House Bill 1856 - Allows a concealed handgun permit holder to obtain a replacement permit in the event that the original permit is lost or destroyed. The permit holder would be required to submit a notarized statement to the clerk of the court that the permit was lost or destroyed and pay a fee not to exceed $5, and the clerk would be required to issue a replacement permit within 10 business days. The replacement permit will have the same expiration date as the original permit.

House Bill 1857, Clarifies that a member of the military may provide permanent orders assigning him to the Pentagon for purposes of providing documentation of residency when purchasing a firearm from a licensed dealer.  This bill corrects a problem caused by the federal government where some military personnel who are attempting to purchase a firearm in the Commonwealth are being turned away because their permanent duty orders have assigned them to the Pentagon, which lists its official address in Washington, D.C., despite being located in Virginia.

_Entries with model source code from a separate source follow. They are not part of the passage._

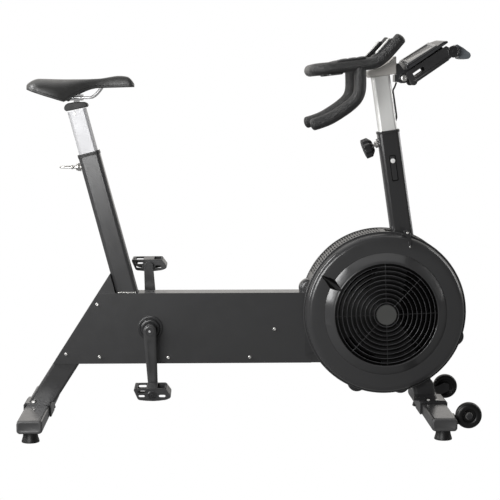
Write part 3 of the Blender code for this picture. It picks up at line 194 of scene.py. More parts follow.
def add_bump(tree, height, distance, strength=1.0):
    bump = add_node(tree, "Bump", strength=strength, distance=distance)
    tree.links.new(height, bump.inputs["Height"])
    tree.links.new(bump.outputs[0], tree.nodes["Principled BSDF"].inputs["Normal"])


def brushed(name, colour, rake, roughness, metallic):
    """Anodised aluminium with fine brushed lines along a raked tube and a slightly uneven sheen."""
    mat = surface(name, colour, roughness, metallic=metallic, mottle=0.03, mottle_scale=5.0,
        rough_spread=0.03)
    tree = mat.node_tree
    turn = add_node(tree, "Mapping", add_node(tree, "TexCoord").outputs["Object"],
        rotation=(0, rake, 0))
    squeeze = add_node(tree, "Mapping", turn.outputs[0], scale=(1.0, 1.0, 0.012))
    lines = add_node(tree, "TexNoise", squeeze.outputs[0], scale=700.0, detail=2.0)
    add_bump(tree, lines.outputs["Fac"], 0.00002, 0.4)
    return mat


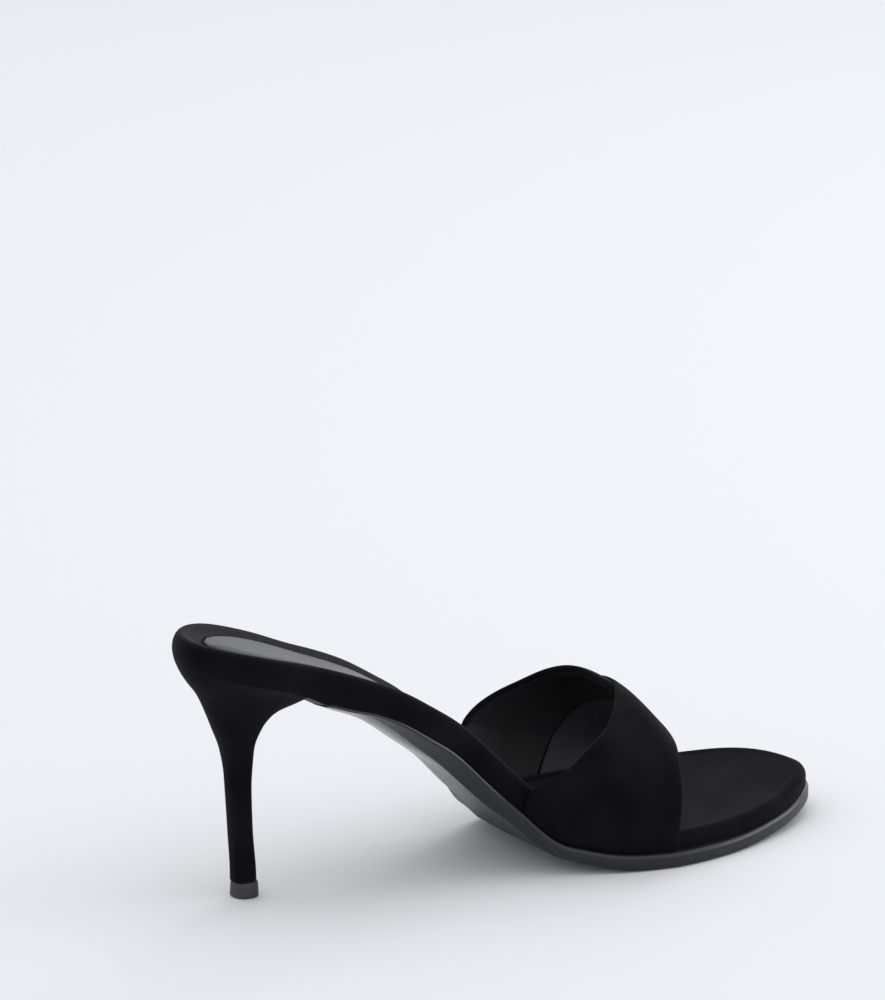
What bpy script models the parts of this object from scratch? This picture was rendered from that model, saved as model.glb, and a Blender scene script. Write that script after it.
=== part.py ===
"""Crossover-band mule sandal on a slim high heel, right shoe, in metres.

The shoe stands on its forefoot and heel tip. Along X it runs from the back
of the seat to the toe tip, Y points to the inner (medial) side and Z up.
Tables and sizes are in millimetres, measured from the back of the seat and
from the floor; place() turns them into metres about the middle of the shoe.
"""
import math

import bmesh
import bpy
from mathutils import Vector

MM = 0.001

# Driving dimensions (mm)
SEAT_BACK = 1.5          # back of the seat, along X
TOE_TIP = 219.5          # tip of the toe, along X
MIDDLE = (110.8, 0.9)    # middle of the whole shoe in plan, the origin of the metres
SEAT_RADIUS = 22.5       # the seat is a half circle in plan
GAP = 0.3                # between pieces that meet
SOLE_GAP = 0.42          # between footbed and outsole, wider because their facets differ
HEEL_TIP = (22.7, 0.0)   # middle of the heel tip on the floor
TOPLIFT_HEIGHT = 4.8
TOPLIFT_HALF = {"floor": 3.9, "rim": 4.0, "top": 3.8}
HEEL_TIP_HALF = 3.65     # half width of the heel just above the toplift
SEAT_EDGE = 0.3          # the heel's top edge stays inside the seat's by this
HEEL_SIDES, TOPLIFT_SIDES = 40, 24
HEEL_BLEND = 1.2         # how sharply the heel's back and breast turn into its sides
ROUNDED_SQUARE = 2 / 2.6     # section of the heel's tip
HEEL_SQUARE = 2 / 3.4    # a squarer breast than the round back
HEEL_SPINE = (16.5, 31.0)    # the heel's top closes on a line between these, from the seat's back
STRAP_WALL = 2.4         # velvet, filler and lining of one band
CROSS_LIFT = 1.0         # how far the outer band is lifted over the inner one
SOCK_THICKNESS = 0.8
CROWN = 0.3              # the bed sinks this much more towards its middle line
FOOT_LIFT = 0.3          # what is left of that lift at the outer band's two feet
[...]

Senate Bill 1213/House Bill 1501 - Provides that the State Board of Elections, in cooperation with the Department of Game and Inland Fisheries, will make mail voter registration application forms available where hunting and fishing licenses are sold. This bill is identical to HB 1501. This bill incorporates SB 1346.

House Bill 1422 - Adds one firearm, not to exceed $3,000 in value, to the list of items that every householder shall be entitled to hold exempt from creditor process. This bill incorporates HB 1471,  HB 1494,  and HB 2428. This bill is identical to SB 839. 

Senate Bill 757 - This important legislation prohibits a locality from adopting an ordinance that prohibits the shooting of pneumatic guns on private property, with permission of the owner of the property, if reasonable care is taken to prevent a projectile from crossing the bounds of the property. The bill also invalidates any existing local ordinances that conflict with the provisions of the act.